Preparation time: 5min
Cooking time: 20min
How to make Nduja Rigatoni:
- Heat the oven to Fan Oven 180°C, Gas Mark 4. Toss the drained chickpeas into a roasting tray and drizzle over enough oil just to coat them, then season them well with salt and pepper. Roast for 25-30min, until crispy and a deeper golden colour.
- Meanwhile, make your sauce. Heat the olive oil over a medium heat and add the rosemary, onion, garlic and a big pinch of sea salt. Season well with black pepper and cook, stirring for a few minutes, until the onion is softening and turning translucent.
- Pour over the tinned tomatoes and sugar and use a wooden spoon to scrape up any crust from the pan, then cook for a few more minutes, until the tomatoes have concentrated and turned a lighter shade of red. Then add in the butter, stirring until combined.
- Season well, then transfer to a food processor and blitz until really smooth and creamy. You can skip this step if you want a chunkier sauce, but I love the way the silky sauce clings to the pasta, and think the extra washing up is worth it.
- Pour the processed sauce back into the pan, setting it over a low to medium heat and add in the nduja, stirring and cooking to dissolve it into the sauce.
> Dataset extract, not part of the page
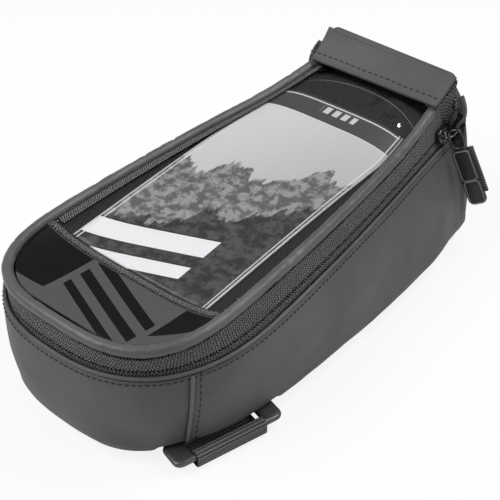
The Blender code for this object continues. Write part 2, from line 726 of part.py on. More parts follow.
def make_pull(frame, bail_top):
    """Link, rubber tab and webbing loop, hanging from the bail and leaning out from the wall."""
    bail_middle = frame @ bail_top
    down = Vector(PULL_DOWN).normalized()
    across = Vector(PULL_ACROSS)
    across = (across - down * across.dot(down)).normalized()
    hang = Matrix((across, -down, across.cross(-down))).transposed().to_4x4()
    hang = Matrix.Translation(bail_middle) @ hang
    slack = BAIL_RADIUS + LINK_RADIUS + CLEARANCE
    outline = rounded_corners(LINK_HALF_WIDTH, LINK_LENGTH / 2, LINK_CORNER)
    middle = -LINK_LENGTH / 2 + slack
    points = [Vector((place.x, place.y + middle, 0)) for place in outline]
    link_ring = tube_object("pull_link", "slider", points, LINK_RADIUS, closed=True)
    link_ring.matrix_local = hang
    low = middle - LINK_LENGTH / 2
    tab_top = low - LINK_RADIUS - CLEARANCE
    tab_pivot = pivot("pull_tab_pivot", hang @ Matrix.Translation((0, low, 0)))
    outline = rounded_corners(TAB_WIDTH / 2, TAB_LENGTH / 2, TAB_CORNER)
    tab = flat_plate("pull_tab", "rubber", outline, TAB_THICKNESS)
    tab.parent = tab_pivot
    tab.matrix_local = Matrix.Translation((0, tab_top - low - TAB_LENGTH / 2, 0))
    behind = TAB_THICKNESS / 2 + CLEARANCE + WEBBING_THICKNESS / 2
    outline = rounded_corners(WEBBING_WIDTH / 2, WEBBING_LENGTH / 2, WEBBING_CORNER)
    webbing = flat_plate("pull_webbing", "webbing", outline, WEBBING_THICKNESS)
    webbing.parent = tab_pivot
    webbing.matrix_local = Matrix.Translation((WEBBING_SHIFT, tab_top - low - WEBBING_LENGTH / 2, -behind))


def make_stops():
    for name, sign in (("zip_top_stop", 1), ("zip_bottom_stop", -1)):
        inner, middle, outer = band_points(sign * STOP_AT)
        span = (outer - inner).normalized()
        before = band_points(sign * (STOP_AT - PLACE_STEP))[1]
        after = band_points(sign * (STOP_AT + PLACE_STEP))[1]
        along = (after - before).normalized()
        normal = span.cross(along).normalized()
        if normal.z < 0:
            normal = -normal
        shape = bmesh.new()
        bmesh.ops.create_cube(shape, size=1)
        mesh = bpy.data.meshes.new(name)
        shape.to_mesh(mesh)
        shape.free()
        made = link(name, mesh, "slider")
        turn = Matrix((span, along, normal)).transposed().to_4x4()
        if turn.determinant() < 0:
            turn = Matrix((span, -along, normal)).transposed().to_4x4()
        middle = middle + normal * (TAPE / 2 + STOP_LIFT) + span * STOP_SHIFT
        made.matrix_local = Matrix.Translation(middle) @ turn @ Matrix.Diagonal((*STOP_SIZE, 1))


def hang_lid():
    """Puts the lid's pieces on an empty at the ridge, where the lid turns."""
    ridge = Vector((0, RIDGE_Y, RIDGE_Z))
    hinge = pivot("lid_hinge_pivot", Matrix.Translation(ridge))
    for name in LID_PIECES:
        piece = bpy.data.objects[name]
        piece.parent = hinge
        piece.matrix_local = Matrix.Translation(-ridge)


def centre_on_footprint():
    """Moves the bag so that the origin is under the middle of its bounding box, at the ground."""
    bpy.context.view_layer.update()
    graph = bpy.context.evaluated_depsgraph_get()
    low = Vector((1, 1, 1))
    high = -low
    for item in PARTS.objects:
        solid = item.evaluated_get(graph)
        mesh = solid.to_mesh()
        for corner in mesh.vertices:
            place = solid.matrix_world @ corner.co
            low = Vector(map(min, low, place))
            high = Vector(map(max, high, place))
        solid.to_mesh_clear()
    ROOT.location = (-(low.x + high.x) / 2, -(low.y + high.y) / 2, -low.z)
    bpy.context.view_layer.update()


clear_scene()
PARTS = bpy.data.collections.new("top_tube_phone_bag")
CUTTERS = bpy.data.collections.new("cutters")
bpy.context.scene.collection.children.link(PARTS)
bpy.context.scene.collection.children.link(CUTTERS)
CUTTERS.hide_render = True
ROOT = bpy.data.objects.new("bag_frame", None)
bpy.context.scene.collection.objects.link(ROOT)
SLOTS = {
    "wall": colour_material("wall", (0.10, 0.10, 0.105), 0.55),
    "base": colour_material("base", (0.06, 0.06, 0.065), 0.7),
    "board": colour_material("board", (0.03, 0.03, 0.03), 0.6),
    "rim": colour_material("rim", (0.22, 0.22, 0.23), 0.5),
    "tape": colour_material("tape", (0.06, 0.06, 0.06), 0.85),
    "coil": colour_material("coil", (0.02, 0.02, 0.02), 0.4),
    "piping": colour_material("piping", (0.14, 0.14, 0.145), 0.45),
    "lid_fabric": colour_material("lid_fabric", (0.08, 0.08, 0.085), 0.7),
    "clear_film": colour_material("clear_film", (0.9, 0.9, 0.9), 0.08),
    "card": colour_material("card", (0.5, 0.5, 0.5), 0.5),
    "mesh": colour_material("mesh", (0.02, 0.02, 0.02), 0.9),
    "webbing": colour_material("webbing", (0.05, 0.05, 0.05), 0.8),
    "ring": colour_material("ring", (0.30, 0.30, 0.31), 0.35, 0.6),
    "slider": colour_material("slider", (0.05, 0.05, 0.05), 0.25, 0.8),
    "rubber": colour_material("rubber", (0.03, 0.03, 0.03), 0.5),
}
make_walls()
make_bottom()
make_rim()
make_zip()
make_lid()
make_flap()
make_straps()
make_stem_straps()
SLIDER_FRAME, BAIL_TOP = make_slider()
make_pull(SLIDER_FRAME, BAIL_TOP)
make_stops()
hang_lid()
centre_on_footprint()
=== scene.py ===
"""Looks of the top tube phone bag: coated fabric walls, woven zip band, clear pocket, straps and ring.

Lengths are written in millimetres times MM. Points are worked out in the bag's own frame, whose middle
plane is X = 0, and SHIFT then moves them to the CAD's frame.
"""
import json
import math

import bpy
from mathutils import Matrix, Vector, noise


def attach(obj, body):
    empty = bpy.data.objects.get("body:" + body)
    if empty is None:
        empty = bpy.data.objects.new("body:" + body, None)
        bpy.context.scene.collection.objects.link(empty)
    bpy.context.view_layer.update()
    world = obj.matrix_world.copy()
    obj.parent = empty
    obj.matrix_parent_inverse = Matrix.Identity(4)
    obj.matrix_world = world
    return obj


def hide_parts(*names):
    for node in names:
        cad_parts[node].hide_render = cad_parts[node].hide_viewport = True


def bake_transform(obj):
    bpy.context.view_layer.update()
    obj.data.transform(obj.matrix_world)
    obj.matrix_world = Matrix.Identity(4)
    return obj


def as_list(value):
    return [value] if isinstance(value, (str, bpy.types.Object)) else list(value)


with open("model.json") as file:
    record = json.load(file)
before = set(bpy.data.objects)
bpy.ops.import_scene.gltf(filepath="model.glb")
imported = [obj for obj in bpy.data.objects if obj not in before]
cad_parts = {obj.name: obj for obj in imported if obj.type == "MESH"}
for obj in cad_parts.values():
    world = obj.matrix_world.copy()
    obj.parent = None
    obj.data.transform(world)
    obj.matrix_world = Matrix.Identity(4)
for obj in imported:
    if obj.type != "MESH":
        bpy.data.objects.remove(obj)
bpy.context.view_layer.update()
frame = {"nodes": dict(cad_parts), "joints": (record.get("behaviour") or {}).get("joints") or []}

MM = 0.001
UP = Vector((0, 0, 1))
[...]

- Bring a pan of salted water to the boil and cook the pasta until just al dente, adding the greens in to blanche them for the final minute.
- Add a ladleful of the pasta water to the sauce, stirring to loosen and emulsify it. When the pasta is ready, drain it and pour it into the saucepan to finish cooking.
- Divide between warm bowls and scatter over the crispy chickpeas and grate over some parmesan cheese, to taste.
Napolina has also partnered with Sunday Times and BBC Good Food magazine columnist Rosie Birkett to show people how easy and simple it can be to cook with pulses and beans.
Italian dishes use a wide variety of beans and pulses from chickpeas and cannellini beans to spelt, barley and quinoa. I’m working with Napolina to highlight some of the diverse ways people can learn to cook with these foods and make tasty and nutritious meals, inspired by my travels to Italy and a love of its hearty, warming dishes.
Napolina’s five simple tips for cooking with beans and pulses
- Try Cannellini beans in classic Italian dishes such as Minestrone. The beans have a creamy texture and are great at absorbing flavours.
- Include Chickpeas in your soups, salads or even a vegetable pasta dish as an alternative to meat as like most beans and pulses they are high in protein.
- Add some substance to your risottos and pasta dishes with Red Kidney Beans or Butterbeans – these pulses are high in fibre and low in fat.
- If you are after something lighter, add quinoa to your lunchtime soups and salads and try using olive oil, garlic, lemon juice and salt and pepper to add some subtle Mediterranean flavours.
- Where possible, use canned beans and pulses rather than dried, such as Napolina’s Drained and Ready to Serve range as these are pre-soaked and pre-cooked, making them a convenient and easy option.